*** Data for this exercise

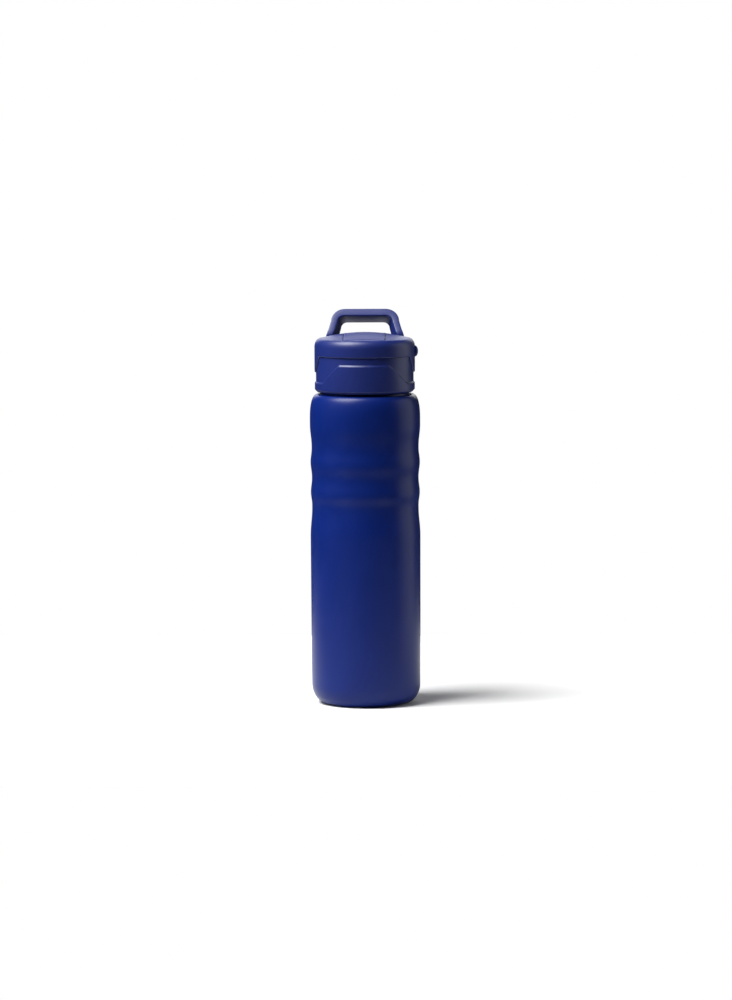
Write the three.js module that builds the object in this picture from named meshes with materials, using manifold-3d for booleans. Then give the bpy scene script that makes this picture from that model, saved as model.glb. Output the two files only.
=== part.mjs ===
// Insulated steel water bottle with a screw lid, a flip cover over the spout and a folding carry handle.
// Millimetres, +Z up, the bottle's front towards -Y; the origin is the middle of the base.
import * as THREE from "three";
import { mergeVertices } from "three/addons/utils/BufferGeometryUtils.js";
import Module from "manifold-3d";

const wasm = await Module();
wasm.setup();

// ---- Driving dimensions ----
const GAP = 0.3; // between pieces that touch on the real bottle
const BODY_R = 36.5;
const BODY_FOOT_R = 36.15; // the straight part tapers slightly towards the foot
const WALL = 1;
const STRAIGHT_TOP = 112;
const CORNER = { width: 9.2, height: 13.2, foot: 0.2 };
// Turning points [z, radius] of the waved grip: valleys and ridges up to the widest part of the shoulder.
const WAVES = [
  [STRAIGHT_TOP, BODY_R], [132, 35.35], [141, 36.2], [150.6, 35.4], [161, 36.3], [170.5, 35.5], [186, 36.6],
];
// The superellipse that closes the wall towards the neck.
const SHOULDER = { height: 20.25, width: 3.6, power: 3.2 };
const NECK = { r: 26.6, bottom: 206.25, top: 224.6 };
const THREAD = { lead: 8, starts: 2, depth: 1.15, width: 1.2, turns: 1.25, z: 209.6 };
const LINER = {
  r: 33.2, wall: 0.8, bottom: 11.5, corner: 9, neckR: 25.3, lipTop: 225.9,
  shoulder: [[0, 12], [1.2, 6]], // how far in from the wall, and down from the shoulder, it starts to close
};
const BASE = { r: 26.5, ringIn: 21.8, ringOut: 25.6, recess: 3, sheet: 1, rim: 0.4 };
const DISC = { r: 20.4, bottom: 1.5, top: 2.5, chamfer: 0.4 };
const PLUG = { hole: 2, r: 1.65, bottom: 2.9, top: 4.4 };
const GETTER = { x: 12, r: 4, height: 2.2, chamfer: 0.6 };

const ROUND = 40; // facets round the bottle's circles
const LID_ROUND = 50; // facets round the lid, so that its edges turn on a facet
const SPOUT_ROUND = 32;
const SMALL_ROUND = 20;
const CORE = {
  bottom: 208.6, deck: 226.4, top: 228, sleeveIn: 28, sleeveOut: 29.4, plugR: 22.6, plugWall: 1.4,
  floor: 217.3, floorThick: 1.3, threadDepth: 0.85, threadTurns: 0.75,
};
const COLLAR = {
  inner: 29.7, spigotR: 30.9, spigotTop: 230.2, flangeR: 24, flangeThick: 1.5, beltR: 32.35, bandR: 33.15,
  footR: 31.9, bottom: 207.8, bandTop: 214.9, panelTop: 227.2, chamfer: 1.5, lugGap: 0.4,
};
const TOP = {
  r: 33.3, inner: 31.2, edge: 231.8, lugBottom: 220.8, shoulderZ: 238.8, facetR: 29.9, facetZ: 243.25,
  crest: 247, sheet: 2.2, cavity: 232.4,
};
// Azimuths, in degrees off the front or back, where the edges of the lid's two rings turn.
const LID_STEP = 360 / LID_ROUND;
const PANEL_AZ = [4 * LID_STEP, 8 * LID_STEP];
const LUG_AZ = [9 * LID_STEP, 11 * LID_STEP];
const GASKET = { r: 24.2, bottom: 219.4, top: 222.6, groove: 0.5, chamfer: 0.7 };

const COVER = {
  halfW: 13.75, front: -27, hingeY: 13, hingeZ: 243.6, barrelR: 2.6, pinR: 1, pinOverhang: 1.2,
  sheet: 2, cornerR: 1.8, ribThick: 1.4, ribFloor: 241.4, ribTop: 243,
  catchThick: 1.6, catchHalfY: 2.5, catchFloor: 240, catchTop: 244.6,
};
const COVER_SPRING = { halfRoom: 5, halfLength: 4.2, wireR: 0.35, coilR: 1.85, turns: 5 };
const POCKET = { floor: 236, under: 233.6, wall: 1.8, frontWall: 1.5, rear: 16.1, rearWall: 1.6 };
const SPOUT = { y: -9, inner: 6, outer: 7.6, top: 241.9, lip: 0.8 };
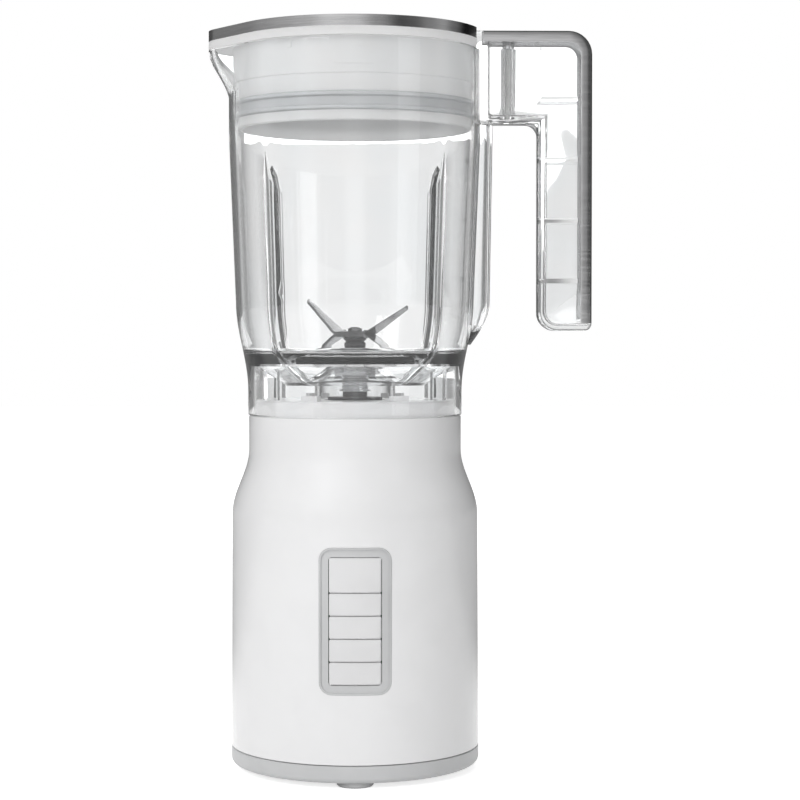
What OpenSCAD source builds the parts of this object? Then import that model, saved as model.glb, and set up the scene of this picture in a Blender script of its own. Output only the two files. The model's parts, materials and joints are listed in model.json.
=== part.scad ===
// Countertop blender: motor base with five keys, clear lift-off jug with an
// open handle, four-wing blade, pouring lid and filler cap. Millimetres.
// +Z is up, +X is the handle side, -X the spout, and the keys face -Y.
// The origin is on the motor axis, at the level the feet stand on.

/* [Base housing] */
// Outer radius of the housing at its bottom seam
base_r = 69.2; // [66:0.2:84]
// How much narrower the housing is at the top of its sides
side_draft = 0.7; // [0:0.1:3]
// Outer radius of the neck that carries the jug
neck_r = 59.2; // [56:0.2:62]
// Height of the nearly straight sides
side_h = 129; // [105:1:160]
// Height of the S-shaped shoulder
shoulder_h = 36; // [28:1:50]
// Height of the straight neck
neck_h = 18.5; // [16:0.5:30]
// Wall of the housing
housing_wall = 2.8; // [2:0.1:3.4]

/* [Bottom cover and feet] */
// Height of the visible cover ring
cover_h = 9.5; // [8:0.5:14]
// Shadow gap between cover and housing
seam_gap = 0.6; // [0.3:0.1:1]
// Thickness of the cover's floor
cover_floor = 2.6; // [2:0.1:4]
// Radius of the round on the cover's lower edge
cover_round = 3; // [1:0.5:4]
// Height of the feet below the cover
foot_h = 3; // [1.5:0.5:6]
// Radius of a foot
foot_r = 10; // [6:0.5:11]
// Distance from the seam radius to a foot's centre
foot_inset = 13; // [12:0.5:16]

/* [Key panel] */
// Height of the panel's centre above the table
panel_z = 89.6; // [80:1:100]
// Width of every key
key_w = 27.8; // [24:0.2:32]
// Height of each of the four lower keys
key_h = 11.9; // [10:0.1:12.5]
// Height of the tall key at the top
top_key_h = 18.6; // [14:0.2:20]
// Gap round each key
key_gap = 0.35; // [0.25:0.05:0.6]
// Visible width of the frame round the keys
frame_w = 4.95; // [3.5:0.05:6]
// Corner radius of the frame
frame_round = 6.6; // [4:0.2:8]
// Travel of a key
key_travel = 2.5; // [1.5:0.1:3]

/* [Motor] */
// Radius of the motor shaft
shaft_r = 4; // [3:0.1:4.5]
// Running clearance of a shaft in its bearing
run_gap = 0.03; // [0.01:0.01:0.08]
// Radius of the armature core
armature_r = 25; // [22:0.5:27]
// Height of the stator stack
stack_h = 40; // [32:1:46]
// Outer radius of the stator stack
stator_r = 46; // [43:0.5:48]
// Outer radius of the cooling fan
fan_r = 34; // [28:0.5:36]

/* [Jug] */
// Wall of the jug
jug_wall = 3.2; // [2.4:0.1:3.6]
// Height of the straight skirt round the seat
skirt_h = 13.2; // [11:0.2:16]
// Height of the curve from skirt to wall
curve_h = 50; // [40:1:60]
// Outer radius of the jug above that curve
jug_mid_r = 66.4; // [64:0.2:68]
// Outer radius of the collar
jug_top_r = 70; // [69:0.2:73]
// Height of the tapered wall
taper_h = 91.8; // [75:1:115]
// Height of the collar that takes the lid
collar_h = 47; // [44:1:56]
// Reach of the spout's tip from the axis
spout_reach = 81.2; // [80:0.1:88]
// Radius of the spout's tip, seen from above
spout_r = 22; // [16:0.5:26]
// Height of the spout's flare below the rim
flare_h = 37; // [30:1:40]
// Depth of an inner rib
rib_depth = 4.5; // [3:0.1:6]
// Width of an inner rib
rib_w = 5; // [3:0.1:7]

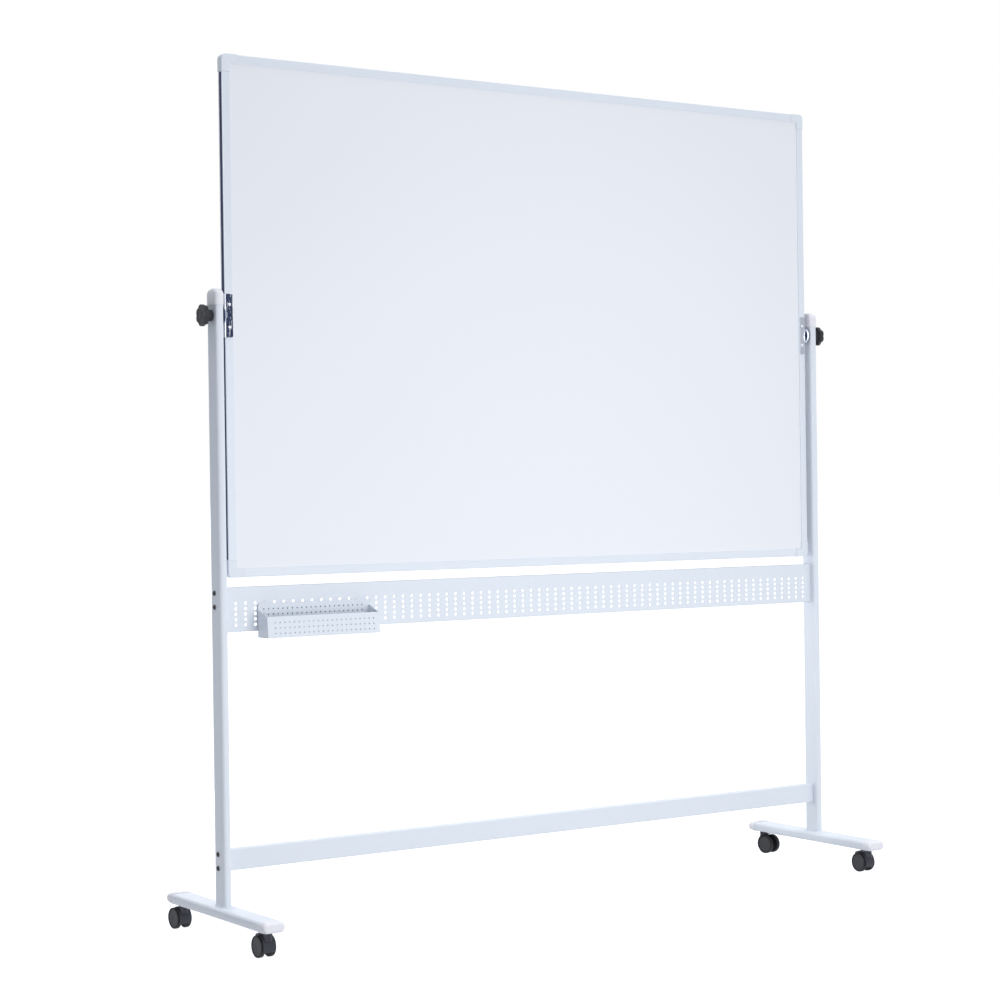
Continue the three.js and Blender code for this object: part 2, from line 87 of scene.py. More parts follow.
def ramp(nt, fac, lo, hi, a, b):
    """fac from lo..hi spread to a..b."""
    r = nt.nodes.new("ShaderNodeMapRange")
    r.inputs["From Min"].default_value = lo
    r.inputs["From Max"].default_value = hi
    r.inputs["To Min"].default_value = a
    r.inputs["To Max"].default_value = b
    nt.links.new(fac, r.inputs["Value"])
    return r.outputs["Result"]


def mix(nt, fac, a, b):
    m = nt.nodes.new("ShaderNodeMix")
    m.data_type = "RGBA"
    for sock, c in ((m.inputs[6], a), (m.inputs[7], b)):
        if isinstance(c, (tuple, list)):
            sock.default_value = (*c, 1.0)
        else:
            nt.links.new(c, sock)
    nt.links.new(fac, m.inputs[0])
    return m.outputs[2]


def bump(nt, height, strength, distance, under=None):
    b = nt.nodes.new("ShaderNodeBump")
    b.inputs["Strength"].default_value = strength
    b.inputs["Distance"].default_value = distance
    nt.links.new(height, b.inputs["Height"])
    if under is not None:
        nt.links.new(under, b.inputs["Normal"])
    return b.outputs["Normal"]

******

Beginning at the first line above, repeat exactly until the line containing "wasm.setup();", which is included.

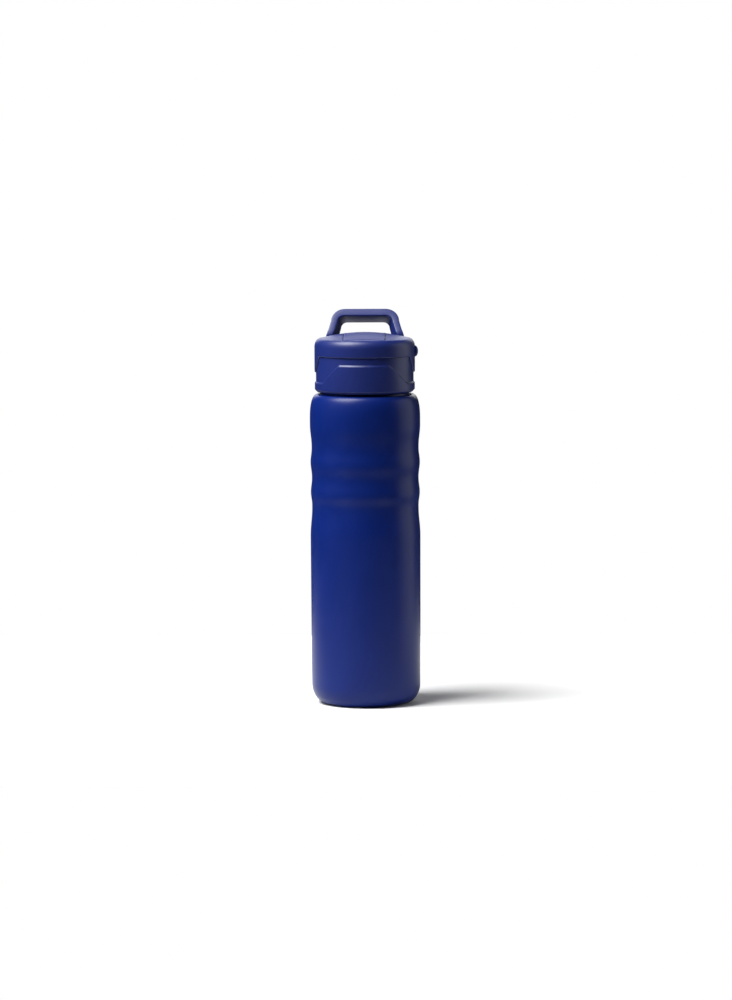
Write the three.js module that builds the object in this picture from named meshes with materials, using manifold-3d for booleans. Then give the bpy scene script that makes this picture from that model, saved as model.glb. Output the two files only.
=== part.mjs ===
// Insulated steel water bottle with a screw lid, a flip cover over the spout and a folding carry handle.
// Millimetres, +Z up, the bottle's front towards -Y; the origin is the middle of the base.
import * as THREE from "three";
import { mergeVertices } from "three/addons/utils/BufferGeometryUtils.js";
import Module from "manifold-3d";

const wasm = await Module();
wasm.setup();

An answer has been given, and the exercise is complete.